▶ BRIEF
Check each line of the listing below for the string "objects", and copy the ones that have it.

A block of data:
>> Start

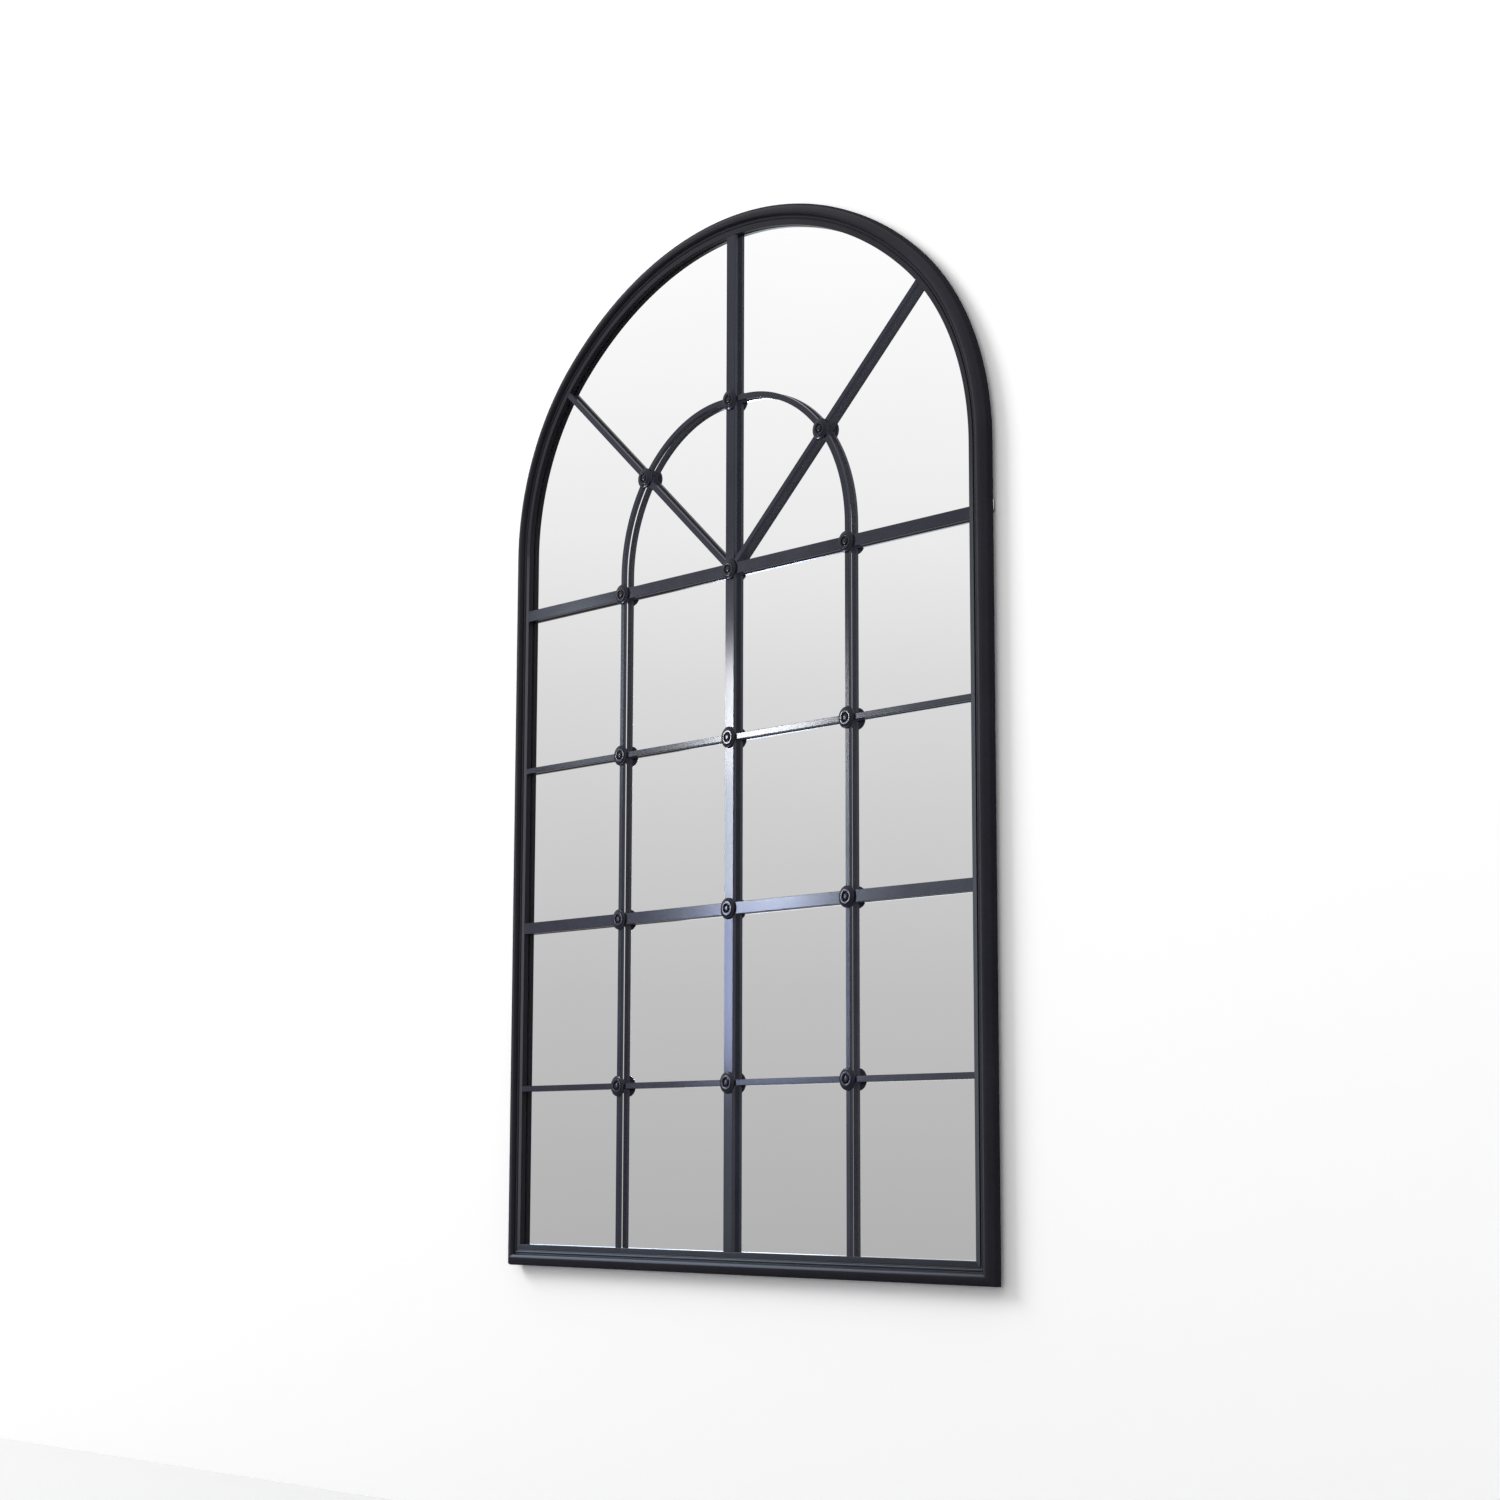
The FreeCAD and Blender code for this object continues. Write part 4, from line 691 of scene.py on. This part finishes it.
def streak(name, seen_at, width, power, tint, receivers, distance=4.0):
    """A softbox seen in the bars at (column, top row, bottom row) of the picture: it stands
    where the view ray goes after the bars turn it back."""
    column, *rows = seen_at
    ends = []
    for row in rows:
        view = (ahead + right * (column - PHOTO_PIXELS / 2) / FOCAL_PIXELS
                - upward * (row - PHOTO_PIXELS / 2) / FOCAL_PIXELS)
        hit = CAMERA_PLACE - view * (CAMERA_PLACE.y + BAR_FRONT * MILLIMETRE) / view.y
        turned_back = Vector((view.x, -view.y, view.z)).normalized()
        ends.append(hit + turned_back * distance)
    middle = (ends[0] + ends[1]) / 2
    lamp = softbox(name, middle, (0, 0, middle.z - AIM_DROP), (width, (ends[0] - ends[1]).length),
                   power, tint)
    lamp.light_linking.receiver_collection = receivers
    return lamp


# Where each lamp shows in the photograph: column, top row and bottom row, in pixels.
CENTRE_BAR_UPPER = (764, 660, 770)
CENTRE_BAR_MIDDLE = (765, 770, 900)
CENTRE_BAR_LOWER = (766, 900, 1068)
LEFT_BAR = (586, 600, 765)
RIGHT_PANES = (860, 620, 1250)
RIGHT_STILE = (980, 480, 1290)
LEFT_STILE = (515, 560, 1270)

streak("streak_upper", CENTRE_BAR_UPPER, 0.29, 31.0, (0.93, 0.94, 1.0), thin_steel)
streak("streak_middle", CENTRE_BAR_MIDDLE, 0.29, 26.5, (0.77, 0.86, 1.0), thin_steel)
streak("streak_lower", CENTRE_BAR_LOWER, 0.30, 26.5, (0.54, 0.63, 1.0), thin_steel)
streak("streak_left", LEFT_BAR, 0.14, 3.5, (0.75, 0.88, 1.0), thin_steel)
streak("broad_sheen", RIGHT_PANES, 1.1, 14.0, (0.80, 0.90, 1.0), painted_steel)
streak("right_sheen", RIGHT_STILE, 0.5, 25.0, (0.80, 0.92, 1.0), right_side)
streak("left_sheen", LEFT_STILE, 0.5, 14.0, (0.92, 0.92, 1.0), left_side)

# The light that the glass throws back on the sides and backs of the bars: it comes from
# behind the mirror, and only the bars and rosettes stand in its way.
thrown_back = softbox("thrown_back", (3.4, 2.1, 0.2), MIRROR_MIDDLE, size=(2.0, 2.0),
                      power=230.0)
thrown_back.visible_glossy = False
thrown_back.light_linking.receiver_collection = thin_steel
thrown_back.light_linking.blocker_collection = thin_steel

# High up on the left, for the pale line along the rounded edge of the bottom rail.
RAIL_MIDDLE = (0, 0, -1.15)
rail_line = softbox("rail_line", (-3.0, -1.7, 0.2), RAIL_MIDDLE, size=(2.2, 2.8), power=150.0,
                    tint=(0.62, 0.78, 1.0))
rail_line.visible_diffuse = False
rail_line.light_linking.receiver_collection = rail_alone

>> End
>> Start

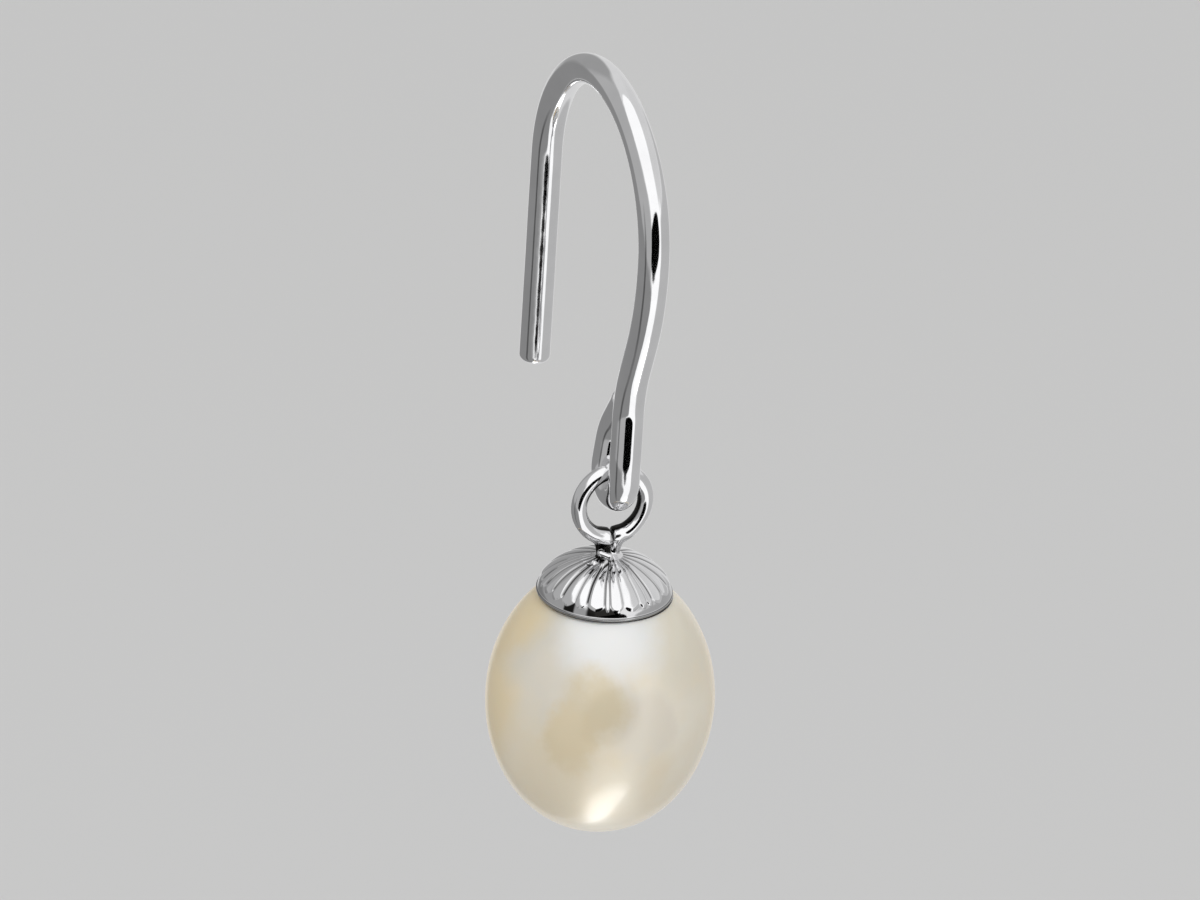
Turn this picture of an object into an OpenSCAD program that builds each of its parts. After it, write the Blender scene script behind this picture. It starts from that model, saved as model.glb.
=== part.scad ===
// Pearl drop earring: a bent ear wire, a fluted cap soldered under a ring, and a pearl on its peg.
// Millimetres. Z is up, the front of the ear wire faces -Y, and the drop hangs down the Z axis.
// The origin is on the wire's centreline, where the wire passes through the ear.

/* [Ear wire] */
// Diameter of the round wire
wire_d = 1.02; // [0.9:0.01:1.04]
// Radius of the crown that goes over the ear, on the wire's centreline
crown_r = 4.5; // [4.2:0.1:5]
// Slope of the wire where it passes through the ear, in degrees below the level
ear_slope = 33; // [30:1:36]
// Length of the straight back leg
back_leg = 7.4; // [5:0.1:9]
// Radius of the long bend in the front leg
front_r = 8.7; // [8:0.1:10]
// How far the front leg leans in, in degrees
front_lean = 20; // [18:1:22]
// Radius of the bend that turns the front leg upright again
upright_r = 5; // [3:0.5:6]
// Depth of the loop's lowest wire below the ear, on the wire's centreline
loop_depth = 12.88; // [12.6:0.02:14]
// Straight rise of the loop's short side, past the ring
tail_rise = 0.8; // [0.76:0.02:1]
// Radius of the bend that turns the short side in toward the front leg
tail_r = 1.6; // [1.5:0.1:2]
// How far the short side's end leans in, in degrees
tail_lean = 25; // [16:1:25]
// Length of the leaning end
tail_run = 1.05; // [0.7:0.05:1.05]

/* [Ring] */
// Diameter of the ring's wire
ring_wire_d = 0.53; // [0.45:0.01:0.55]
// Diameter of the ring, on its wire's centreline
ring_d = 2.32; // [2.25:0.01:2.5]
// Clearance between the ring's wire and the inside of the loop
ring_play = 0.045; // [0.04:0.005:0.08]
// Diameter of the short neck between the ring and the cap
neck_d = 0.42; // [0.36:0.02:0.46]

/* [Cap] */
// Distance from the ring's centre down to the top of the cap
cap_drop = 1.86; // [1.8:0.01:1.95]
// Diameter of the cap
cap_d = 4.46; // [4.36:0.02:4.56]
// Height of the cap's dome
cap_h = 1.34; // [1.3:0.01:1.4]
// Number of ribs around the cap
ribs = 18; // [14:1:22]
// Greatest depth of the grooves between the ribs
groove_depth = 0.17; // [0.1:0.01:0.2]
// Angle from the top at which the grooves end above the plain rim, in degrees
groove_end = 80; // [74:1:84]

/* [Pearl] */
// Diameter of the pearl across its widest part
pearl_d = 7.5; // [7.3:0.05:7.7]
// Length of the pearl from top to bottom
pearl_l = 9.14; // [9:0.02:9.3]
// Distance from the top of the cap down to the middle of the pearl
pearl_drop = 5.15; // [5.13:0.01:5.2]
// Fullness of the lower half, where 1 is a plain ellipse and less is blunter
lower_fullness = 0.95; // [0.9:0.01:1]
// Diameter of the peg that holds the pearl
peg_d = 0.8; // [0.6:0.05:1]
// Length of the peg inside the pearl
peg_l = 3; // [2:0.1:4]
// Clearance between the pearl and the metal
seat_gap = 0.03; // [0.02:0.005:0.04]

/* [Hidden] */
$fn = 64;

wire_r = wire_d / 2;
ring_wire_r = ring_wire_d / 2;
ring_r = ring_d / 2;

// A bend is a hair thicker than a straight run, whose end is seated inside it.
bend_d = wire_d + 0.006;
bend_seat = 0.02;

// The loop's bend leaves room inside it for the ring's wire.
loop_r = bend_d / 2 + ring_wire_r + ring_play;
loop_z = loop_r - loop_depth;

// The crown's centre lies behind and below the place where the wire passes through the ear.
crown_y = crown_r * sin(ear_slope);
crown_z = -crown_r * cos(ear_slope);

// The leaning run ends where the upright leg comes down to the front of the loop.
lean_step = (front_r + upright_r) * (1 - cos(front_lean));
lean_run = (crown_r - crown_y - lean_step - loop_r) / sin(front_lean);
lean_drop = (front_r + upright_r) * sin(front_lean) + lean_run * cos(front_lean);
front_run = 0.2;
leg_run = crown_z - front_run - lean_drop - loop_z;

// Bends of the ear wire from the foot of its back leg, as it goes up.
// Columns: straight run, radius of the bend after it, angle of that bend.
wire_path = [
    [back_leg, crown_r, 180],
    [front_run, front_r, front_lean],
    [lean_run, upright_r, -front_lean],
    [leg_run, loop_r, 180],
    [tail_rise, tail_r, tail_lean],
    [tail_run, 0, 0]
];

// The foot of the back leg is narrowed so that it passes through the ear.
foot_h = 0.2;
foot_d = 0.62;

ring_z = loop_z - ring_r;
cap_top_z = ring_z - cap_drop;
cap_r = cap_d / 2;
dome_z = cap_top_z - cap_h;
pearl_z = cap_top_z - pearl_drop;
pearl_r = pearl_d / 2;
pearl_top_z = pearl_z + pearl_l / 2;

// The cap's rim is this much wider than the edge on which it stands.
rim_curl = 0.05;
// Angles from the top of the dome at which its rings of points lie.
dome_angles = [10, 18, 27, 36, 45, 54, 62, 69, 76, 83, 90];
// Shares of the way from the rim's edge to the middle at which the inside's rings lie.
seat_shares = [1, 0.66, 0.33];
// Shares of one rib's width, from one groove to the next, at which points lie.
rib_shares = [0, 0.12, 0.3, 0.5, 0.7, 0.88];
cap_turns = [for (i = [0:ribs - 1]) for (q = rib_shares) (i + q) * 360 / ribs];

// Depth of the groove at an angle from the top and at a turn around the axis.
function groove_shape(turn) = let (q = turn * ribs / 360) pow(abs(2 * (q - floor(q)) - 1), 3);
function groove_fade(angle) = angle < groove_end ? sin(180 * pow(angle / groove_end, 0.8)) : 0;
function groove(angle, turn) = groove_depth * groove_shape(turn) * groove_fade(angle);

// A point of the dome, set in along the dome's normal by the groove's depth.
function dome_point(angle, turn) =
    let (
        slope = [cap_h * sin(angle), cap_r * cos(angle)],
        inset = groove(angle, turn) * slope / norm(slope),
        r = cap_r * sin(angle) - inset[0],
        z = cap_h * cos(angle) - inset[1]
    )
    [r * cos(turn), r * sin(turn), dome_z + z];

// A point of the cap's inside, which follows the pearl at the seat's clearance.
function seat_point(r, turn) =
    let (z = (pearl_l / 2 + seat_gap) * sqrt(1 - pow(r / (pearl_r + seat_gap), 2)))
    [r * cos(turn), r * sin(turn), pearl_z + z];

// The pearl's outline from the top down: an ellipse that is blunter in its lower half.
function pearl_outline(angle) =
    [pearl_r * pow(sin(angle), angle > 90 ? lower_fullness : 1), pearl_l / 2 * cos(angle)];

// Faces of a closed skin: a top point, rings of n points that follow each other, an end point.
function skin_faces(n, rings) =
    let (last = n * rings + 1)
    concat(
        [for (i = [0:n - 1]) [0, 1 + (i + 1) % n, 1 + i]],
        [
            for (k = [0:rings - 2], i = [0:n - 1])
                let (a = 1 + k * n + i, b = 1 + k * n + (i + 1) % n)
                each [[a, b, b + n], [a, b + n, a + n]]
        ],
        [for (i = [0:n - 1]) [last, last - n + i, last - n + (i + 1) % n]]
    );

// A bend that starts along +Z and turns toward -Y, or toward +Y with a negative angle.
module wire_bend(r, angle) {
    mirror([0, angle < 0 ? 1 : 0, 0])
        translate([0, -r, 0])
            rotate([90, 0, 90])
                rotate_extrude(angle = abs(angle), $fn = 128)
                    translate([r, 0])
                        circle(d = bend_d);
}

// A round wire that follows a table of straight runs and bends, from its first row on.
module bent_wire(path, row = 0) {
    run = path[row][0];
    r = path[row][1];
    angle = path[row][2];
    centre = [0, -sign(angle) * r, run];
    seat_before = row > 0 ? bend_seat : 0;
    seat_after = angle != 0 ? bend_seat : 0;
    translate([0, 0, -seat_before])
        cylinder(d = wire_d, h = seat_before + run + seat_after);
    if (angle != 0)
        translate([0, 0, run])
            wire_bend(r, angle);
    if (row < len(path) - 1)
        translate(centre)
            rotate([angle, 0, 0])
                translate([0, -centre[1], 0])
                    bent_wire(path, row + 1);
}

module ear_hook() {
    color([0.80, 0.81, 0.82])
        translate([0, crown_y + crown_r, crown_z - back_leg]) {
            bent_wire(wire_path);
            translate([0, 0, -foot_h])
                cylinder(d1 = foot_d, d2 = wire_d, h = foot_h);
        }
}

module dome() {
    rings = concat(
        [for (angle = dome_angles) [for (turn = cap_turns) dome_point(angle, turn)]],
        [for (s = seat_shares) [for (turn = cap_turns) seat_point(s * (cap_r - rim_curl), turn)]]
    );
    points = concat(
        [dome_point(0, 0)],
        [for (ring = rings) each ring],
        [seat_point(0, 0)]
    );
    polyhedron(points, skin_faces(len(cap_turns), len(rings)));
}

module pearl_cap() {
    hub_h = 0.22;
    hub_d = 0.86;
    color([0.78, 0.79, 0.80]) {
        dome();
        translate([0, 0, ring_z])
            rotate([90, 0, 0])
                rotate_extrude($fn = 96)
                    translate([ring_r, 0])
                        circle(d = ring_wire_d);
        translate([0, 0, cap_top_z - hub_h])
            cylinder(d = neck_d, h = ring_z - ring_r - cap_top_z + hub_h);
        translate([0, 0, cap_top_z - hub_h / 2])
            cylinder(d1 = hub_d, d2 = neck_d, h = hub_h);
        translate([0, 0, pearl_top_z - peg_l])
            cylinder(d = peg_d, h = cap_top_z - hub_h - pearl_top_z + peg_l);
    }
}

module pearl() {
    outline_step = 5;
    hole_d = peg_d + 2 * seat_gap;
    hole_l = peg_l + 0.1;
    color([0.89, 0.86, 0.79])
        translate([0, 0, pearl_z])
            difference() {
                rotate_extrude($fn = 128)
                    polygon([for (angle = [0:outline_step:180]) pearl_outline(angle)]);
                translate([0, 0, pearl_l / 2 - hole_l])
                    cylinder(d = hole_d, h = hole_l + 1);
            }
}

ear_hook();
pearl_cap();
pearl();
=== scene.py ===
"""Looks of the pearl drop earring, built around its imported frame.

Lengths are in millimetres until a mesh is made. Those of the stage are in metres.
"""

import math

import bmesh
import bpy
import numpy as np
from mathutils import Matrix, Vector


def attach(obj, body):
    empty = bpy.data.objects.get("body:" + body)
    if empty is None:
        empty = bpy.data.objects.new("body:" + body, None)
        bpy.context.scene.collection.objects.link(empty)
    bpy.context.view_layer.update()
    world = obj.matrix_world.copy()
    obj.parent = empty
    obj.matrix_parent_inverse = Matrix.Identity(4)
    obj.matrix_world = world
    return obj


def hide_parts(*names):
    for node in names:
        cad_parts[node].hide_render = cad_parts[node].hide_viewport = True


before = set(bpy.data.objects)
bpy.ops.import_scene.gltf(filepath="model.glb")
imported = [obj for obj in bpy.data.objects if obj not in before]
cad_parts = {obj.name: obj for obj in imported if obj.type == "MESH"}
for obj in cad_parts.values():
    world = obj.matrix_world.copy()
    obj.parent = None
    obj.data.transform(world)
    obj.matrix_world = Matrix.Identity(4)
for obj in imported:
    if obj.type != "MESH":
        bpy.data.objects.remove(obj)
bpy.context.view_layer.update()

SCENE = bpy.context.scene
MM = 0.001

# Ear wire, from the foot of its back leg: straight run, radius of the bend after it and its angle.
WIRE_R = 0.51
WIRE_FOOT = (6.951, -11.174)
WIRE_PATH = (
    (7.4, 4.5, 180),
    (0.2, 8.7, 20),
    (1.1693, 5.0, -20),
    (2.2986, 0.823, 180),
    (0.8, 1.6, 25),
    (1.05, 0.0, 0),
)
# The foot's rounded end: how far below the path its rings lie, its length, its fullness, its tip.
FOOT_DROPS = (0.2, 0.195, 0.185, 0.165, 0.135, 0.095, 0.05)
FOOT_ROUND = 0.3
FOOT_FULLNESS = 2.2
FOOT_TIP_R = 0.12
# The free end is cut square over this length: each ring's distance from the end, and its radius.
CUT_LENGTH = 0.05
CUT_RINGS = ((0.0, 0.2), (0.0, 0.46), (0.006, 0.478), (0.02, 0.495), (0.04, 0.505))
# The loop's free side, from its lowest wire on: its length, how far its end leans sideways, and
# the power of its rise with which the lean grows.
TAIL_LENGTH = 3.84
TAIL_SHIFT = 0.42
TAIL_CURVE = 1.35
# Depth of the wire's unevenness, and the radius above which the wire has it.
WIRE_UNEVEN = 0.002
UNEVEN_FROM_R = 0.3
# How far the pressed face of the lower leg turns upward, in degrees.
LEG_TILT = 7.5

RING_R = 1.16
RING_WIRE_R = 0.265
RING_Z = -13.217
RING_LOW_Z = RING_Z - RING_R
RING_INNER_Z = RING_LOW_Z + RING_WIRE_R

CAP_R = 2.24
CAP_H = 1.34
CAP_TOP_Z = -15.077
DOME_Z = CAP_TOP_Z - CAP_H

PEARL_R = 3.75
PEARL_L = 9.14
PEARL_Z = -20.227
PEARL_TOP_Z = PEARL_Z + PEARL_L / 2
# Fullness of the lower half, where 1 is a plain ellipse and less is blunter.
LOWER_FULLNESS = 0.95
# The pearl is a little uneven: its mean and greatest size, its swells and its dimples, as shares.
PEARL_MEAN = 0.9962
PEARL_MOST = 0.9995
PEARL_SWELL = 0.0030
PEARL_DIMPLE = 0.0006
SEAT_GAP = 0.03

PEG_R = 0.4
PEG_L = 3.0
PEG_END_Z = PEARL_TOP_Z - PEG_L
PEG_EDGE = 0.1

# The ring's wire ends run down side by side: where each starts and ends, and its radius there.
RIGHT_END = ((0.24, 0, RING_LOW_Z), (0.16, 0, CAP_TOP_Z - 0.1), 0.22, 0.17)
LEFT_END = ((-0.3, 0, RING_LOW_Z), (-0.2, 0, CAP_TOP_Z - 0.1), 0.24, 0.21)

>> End

▶ SOLUTION
    empty = bpy.data.objects.get("body:" + body)
        empty = bpy.data.objects.new("body:" + body, None)
        bpy.context.scene.collection.objects.link(empty)
before = set(bpy.data.objects)
imported = [obj for obj in bpy.data.objects if obj not in before]
        bpy.data.objects.remove(obj)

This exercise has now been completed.